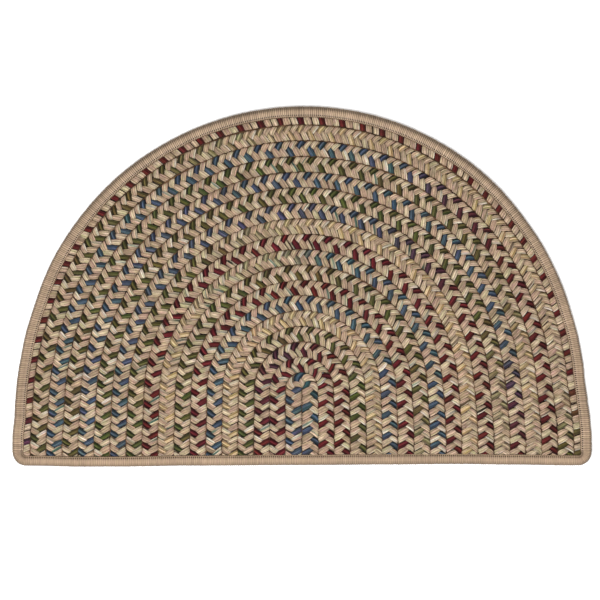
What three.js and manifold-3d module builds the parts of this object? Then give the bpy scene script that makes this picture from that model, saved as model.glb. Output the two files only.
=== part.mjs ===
// Half-round braided rug, for a doorway or a hearth.
//
// Eighteen lengths of flat three-strand plait are bent into arches, one inside
// the next, and sewn edge to edge. The straight side cuts across all their ends.
// A yarn binding is whipped round the whole edge: it folds over the ends of
// every plait and over the outer half of the outermost one, which are pressed
// thinner inside it.
//
// Millimetres. +X runs along the straight edge, +Y from the straight edge to the
// crown, +Z up through the thickness. The rug lies flat on z = 0.

import * as THREE from "three";
import { mergeVertices } from "three/addons/utils/BufferGeometryUtils.js";
import Module from "manifold-3d";

// ---- driving sizes ---------------------------------------------------------

const CROWN_RADIUS = 440; // of the rug's outer edge, over the crown
const CROWN_CENTRE = 125.3; // height of that radius's centre above the straight edge
const FLARE = 0.04; // how much wider the arches stand at the straight edge
const FLARE_FROM = 259; // the flare starts this far above the straight edge
const FLARE_TO = 39; // and is complete here
const LEAN = 3; // the crown leans this far towards +X
const CORNER_RADIUS = 22; // of the two outer corners

const PLAIT_COUNT = 18; // arches of plait, the outermost half under the binding
const PLAIT_PITCH = 24.2; // from one arch to the next, over the crown
const PLAIT_THICK = 10; // of a plait
const PLAIT_ROUND = 3; // its long edges are this much rounded off
const HAIRPIN_RADIUS = 24.8; // outside of the innermost plait, which folds back on itself
const HAIRPIN_CENTRE = 120.3; // height of its bend's centre above the straight edge
const CENTRE_RISE = 6; // only the outermost arches bend about a higher centre
const SEAM_GAP = 0.3; // between neighbouring plaits

const BINDING_WIDTH = 17.5; // as seen from above
const BINDING_THICK = 10.6; // top to bottom
const BINDING_WALL = 2.8; // yarn outside the tucked edge
const BINDING_SKIN = 2; // yarn above and below the tucked edge
const BINDING_ROUND = 3.4; // its outer edges are this much rounded off
const FIT_GAP = 0.3; // between the binding and what it holds

// Sewn by hand and laid by hand, the sides wander: how far each one stands out
// from the true curve at each height above the straight edge.
const SIDE_WANDER = [
  { height: 0, left: 0, right: 0 },
  { height: 40, left: 0, right: 0 },
  { height: 75, left: -2, right: -1.5 },
  { height: 100, left: -1.2, right: -3 },
  { height: 132, left: -0.5, right: -4 },
  { height: 165, left: 0, right: -2 },
  { height: 210, left: 1.8, right: 0 },
  { height: 260, left: 1.2, right: 0 },
  { height: 330, left: 1.5, right: -1.2 },
  { height: 390, left: 0.4, right: -2.6 },
  { height: 460, left: 0.9, right: -0.8 },
  { height: 530, left: -1.3, right: -1.4 },
];

// The straight edge isn't quite straight: how far it dips at each place along it.
const EDGE_DIPS = [
  { along: -470, dip: 0.4 },
  { along: -420, dip: 1.6 },
  { along: -350, dip: 3.0 },
  { along: -280, dip: 2.8 },
  { along: -180, dip: 1.4 },
  { along: 0, dip: 0.5 },
  { along: 130, dip: -0.4 },
  { along: 240, dip: -1.2 },
  { along: 340, dip: -0.2 },
  { along: 420, dip: 0.9 },
  { along: 470, dip: 0.6 },
];

// ---- how finely the curves are stepped ------------------------------------

const CROWN_STEPS = 22; // every arch shares these, so that the seams stay even
const LEG_STEPS = 2;
const CORNER_STEPS = 5;
const BASE_STEPS = 8;
const PLAIT_BEVELS = 1;
const BINDING_BEVELS = 2;

// ---- the family of arches --------------------------------------------------

const crownHeight = CROWN_CENTRE + CROWN_RADIUS;

const ease = (t) => {
  const u = Math.min(1, Math.max(0, t));
  return u * u * (3 - 2 * u);
};

// The value in column out of a table, at this place in its column along.
function read(table, along, out, place) {
  const last = table.length - 1;
  if (place <= table[0][along]) return table[0][out];
  if (place >= table[last][along]) return table[last][out];
  const i = table.findIndex((row) => row[along] > place);
  const a = table[i - 1];
  const b = table[i];
  const t = (place - a[along]) / (b[along] - a[along]);
  return a[out] + (b[out] - a[out]) * ease(t);
}

// The rug as laid: the arches flare a little towards the straight edge, the
// crown leans, and the sides wander, less so towards the middle.
function laid(x, y) {
  const flare = FLARE * ease((FLARE_FROM - y) / (FLARE_FROM - FLARE_TO));
  const lean = LEAN * Math.max(0, y / crownHeight) ** 3;
  const share = Math.min(1, Math.abs(x) / CROWN_RADIUS);
  const wander =
    Math.sign(x) * share * read(SIDE_WANDER, "height", x < 0 ? "left" : "right", y);
  return new THREE.Vector2(x * (1 + flare) + lean + wander, y);
}

// The outermost arches bend about a centre a little higher than the others.
const centreOf = (radius) =>
  HAIRPIN_CENTRE +
  (CROWN_CENTRE - HAIRPIN_CENTRE) * (radius / CROWN_RADIUS) ** CENTRE_RISE;

// A line at this radius from the foot of the left leg, over the crown, to the
// foot of the right leg.
function arch(radius, foot) {
  const centre = centreOf(radius);
  const line = [];
  for (let i = 0; i < LEG_STEPS; i++)
    line.push(laid(-radius, foot + ((centre - foot) * i) / LEG_STEPS));
  for (let i = 0; i <= CROWN_STEPS; i++) {
    const a = Math.PI * (1 - i / CROWN_STEPS);
    line.push(
      laid(radius * Math.cos(a), centre + radius * Math.sin(a)),
    );
  }
  for (let i = LEG_STEPS - 1; i >= 0; i--)
    line.push(laid(radius, foot + ((centre - foot) * i) / LEG_STEPS));
  return line;
}

const dipAt = (x) => read(EDGE_DIPS, "along", "dip", x);

// The rug's outline, drawn in by inset all round: over the crown, round the
// right corner, along the straight edge and round the left corner.
function outline(inset) {
  const radius = CROWN_RADIUS - inset;
  const round = CORNER_RADIUS - inset;
  const foot = inset + Math.max(round, 0.4);
  const line = arch(radius, foot);
  const rightFoot = line[line.length - 1];
  const leftFoot = line[0];
  const turn = Math.max(round, 0.4);
  const corner = (footPoint, side) => {
    const cx = footPoint.x - side * turn;
    const points = [];
    for (let i = 1; i <= CORNER_STEPS; i++) {
      const a = (Math.PI / 2) * (i / CORNER_STEPS);
      const x = cx + side * turn * Math.cos(a);
      const drop = turn * Math.sin(a);
      points.push(
        new THREE.Vector2(x, foot - drop - dipAt(x) * Math.sin(a)),
      );
    }
    return points;
  };
  const right = corner(rightFoot, 1);
  const left = corner(leftFoot, -1).reverse();
  const from = right[right.length - 1].x;
  const to = left[0].x;
  const base = [];
  for (let i = 1; i < BASE_STEPS; i++) {
    const x = from + ((to - from) * i) / BASE_STEPS;
    base.push(new THREE.Vector2(x, inset - dipAt(x)));
  }
  return [...line, ...right, ...base, ...left];
}

// ---- solids ----------------------------------------------------------------

// A flat piece of this plan, from z = low to z = high, its edges eased by round.
function flatPiece(plan, low, high, round = 0, bevels = 1) {
  const geometry = new THREE.ExtrudeGeometry(new THREE.Shape(plan), {
    depth: high - low - 2 * round,
    bevelEnabled: round > 0,
    bevelThickness: round,
    bevelSize: round,
    bevelOffset: -round,
    bevelSegments: bevels,
    curveSegments: 1,
  });
  return geometry.translate(0, 0, low + round);
}

const wasm = await Module();
wasm.setup();

function solid(geometry) {
  const bare = geometry.clone();
  bare.deleteAttribute("normal");
  bare.deleteAttribute("uv");
  const merged = mergeVertices(bare, 1e-4);
  return new wasm.Manifold(
    new wasm.Mesh({
      numProp: 3,
      vertProperties: merged.attributes.position.array,
      triVerts: new Uint32Array(merged.index.array),
    }),
  );
}

function geometryOf(manifold) {
  const { vertProperties, triVerts } = manifold.getMesh();
  const geometry = new THREE.BufferGeometry();
  geometry.setAttribute(
    "position",
    new THREE.BufferAttribute(vertProperties, 3),
  );
  geometry.setIndex(new THREE.BufferAttribute(triVerts, 1));
  geometry.computeVertexNormals();
  return geometry;
}

// The room that the plaits have: full height inside the binding, and the thin
// tongue that the binding folds over.
const room = solid(
  flatPiece(outline(BINDING_WIDTH + FIT_GAP), -1, PLAIT_THICK + 1),
).add(
  solid(
    flatPiece(
      outline(BINDING_WALL + FIT_GAP),
      BINDING_SKIN + FIT_GAP,
      BINDING_THICK - BINDING_SKIN - FIT_GAP,
    ),
  ),
);

// Plait i, counted from the outermost. The innermost folds back on itself.
function plait(i) {
  const half = SEAM_GAP / 2;
  const outer =
    HAIRPIN_RADIUS + PLAIT_PITCH * (PLAIT_COUNT - 1 - i) + (i === 0 ? 8 : 0);
  const inner = HAIRPIN_RADIUS + PLAIT_PITCH * (PLAIT_COUNT - 2 - i);
  const below = -12;
  const outside = arch(outer - half, below);
  const inside =
    i === PLAIT_COUNT - 1
      ? [
          new THREE.Vector2(-half, below),
          new THREE.Vector2(-half, HAIRPIN_CENTRE),
          new THREE.Vector2(half, HAIRPIN_CENTRE),
          new THREE.Vector2(half, below),
        ]
      : arch(inner + half, below);
  const plan = [...outside, ...inside.reverse()];
  return geometryOf(
    solid(
      flatPiece(plan, 0, PLAIT_THICK, PLAIT_ROUND, PLAIT_BEVELS),
    ).intersect(room),
  );
}

// The binding: a ring whose inner side is open, where the tucked edge goes in.
function binding() {
  const ring = solid(
    flatPiece(outline(0), 0, BINDING_THICK, BINDING_ROUND, BINDING_BEVELS),
  ).subtract(solid(flatPiece(outline(BINDING_WIDTH), -1, BINDING_THICK + 1)));
  const fold = solid(
    flatPiece(
      outline(BINDING_WALL),
      BINDING_SKIN,
      BINDING_THICK - BINDING_SKIN,
    ),
  );
  return geometryOf(ring.subtract(fold));
}

// ---- the rug ---------------------------------------------------------------

const YARN = {
  tan: 0xbba285,
  green: 0x4f5836,
  blue: 0x3c5478,
  red: 0x6d1f2f,
  straw: 0xc9ae74,
};

// The leading colour of each plait's third strand, from the outermost inwards.
const LEADING = [
  "red", "green", "blue", "green", "blue", "green", "blue", "straw", "red",
  "blue", "green", "red", "blue", "straw", "green", "red", "red", "blue",
];

const rug = new THREE.Group();

for (let i = 0; i < PLAIT_COUNT; i++) {
  const tint = new THREE.Color(YARN.tan).lerp(
    new THREE.Color(YARN[LEADING[i]]),
    0.33,
  );
  const mesh = new THREE.Mesh(
    plait(i),
    new THREE.MeshStandardMaterial({ color: tint, roughness: 0.92, metalness: 0 }),
  );
  mesh.name = "plait_" + String(i + 1).padStart(2, "0");
  rug.add(mesh);
}

const edge = new THREE.Mesh(
  binding(),
  new THREE.MeshStandardMaterial({ color: 0xb29878, roughness: 0.95, metalness: 0 }),
);
edge.name = "edge_binding";
rug.add(edge);

// The frame's origin is under the middle of the rug, on the floor.
const box = new THREE.Box3().setFromObject(edge);
rug.position.set(-(box.min.x + box.max.x) / 2, -(box.min.y + box.max.y) / 2, 0);

export default rug;
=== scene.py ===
"""Half-round braided rug: its plaits and its whipped binding, made strand by strand.

Every arch of plait is three flat strands of three yarns each, which cross at the
middle of the plait and fold over at its two sides. The binding is one yarn,
whipped round the rug's whole edge. Sizes here are millimetres, in the same plan
as the construction, and turned into metres when a mesh is made.
"""

import math
import bpy
import numpy as np
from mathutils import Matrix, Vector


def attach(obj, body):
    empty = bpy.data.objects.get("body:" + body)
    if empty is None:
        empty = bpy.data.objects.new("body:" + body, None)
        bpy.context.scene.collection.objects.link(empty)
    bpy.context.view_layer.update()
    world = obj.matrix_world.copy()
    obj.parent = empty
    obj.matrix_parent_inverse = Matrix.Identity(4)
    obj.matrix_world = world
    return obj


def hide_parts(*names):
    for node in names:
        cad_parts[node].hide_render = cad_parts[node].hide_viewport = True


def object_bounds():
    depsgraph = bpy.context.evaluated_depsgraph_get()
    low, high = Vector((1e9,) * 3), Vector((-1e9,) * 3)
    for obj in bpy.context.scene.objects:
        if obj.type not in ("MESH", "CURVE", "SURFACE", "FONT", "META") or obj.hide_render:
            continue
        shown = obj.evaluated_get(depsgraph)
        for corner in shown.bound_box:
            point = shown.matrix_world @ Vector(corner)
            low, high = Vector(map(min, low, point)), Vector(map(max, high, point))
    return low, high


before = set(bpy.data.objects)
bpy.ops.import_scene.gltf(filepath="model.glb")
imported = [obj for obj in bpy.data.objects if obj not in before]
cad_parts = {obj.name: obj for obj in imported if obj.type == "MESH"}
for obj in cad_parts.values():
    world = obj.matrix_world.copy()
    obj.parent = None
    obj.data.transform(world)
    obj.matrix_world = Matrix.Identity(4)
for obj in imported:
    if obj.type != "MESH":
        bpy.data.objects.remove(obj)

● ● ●

### REQUIREMENTS:
Exactly as written, quote the lines from the one that has "on the floor." down to the one that has "if empty is", and include both.

### WRITTEN SOLUTION:
// The frame's origin is under the middle of the rug, on the floor.
const box = new THREE.Box3().setFromObject(edge);
rug.position.set(-(box.min.x + box.max.x) / 2, -(box.min.y + box.max.y) / 2, 0);

export default rug;
=== scene.py ===
"""Half-round braided rug: its plaits and its whipped binding, made strand by strand.

Every arch of plait is three flat strands of three yarns each, which cross at the
middle of the plait and fold over at its two sides. The binding is one yarn,
whipped round the rug's whole edge. Sizes here are millimetres, in the same plan
as the construction, and turned into metres when a mesh is made.
"""

import math
import bpy
import numpy as np
from mathutils import Matrix, Vector


def attach(obj, body):
    empty = bpy.data.objects.get("body:" + body)
    if empty is None:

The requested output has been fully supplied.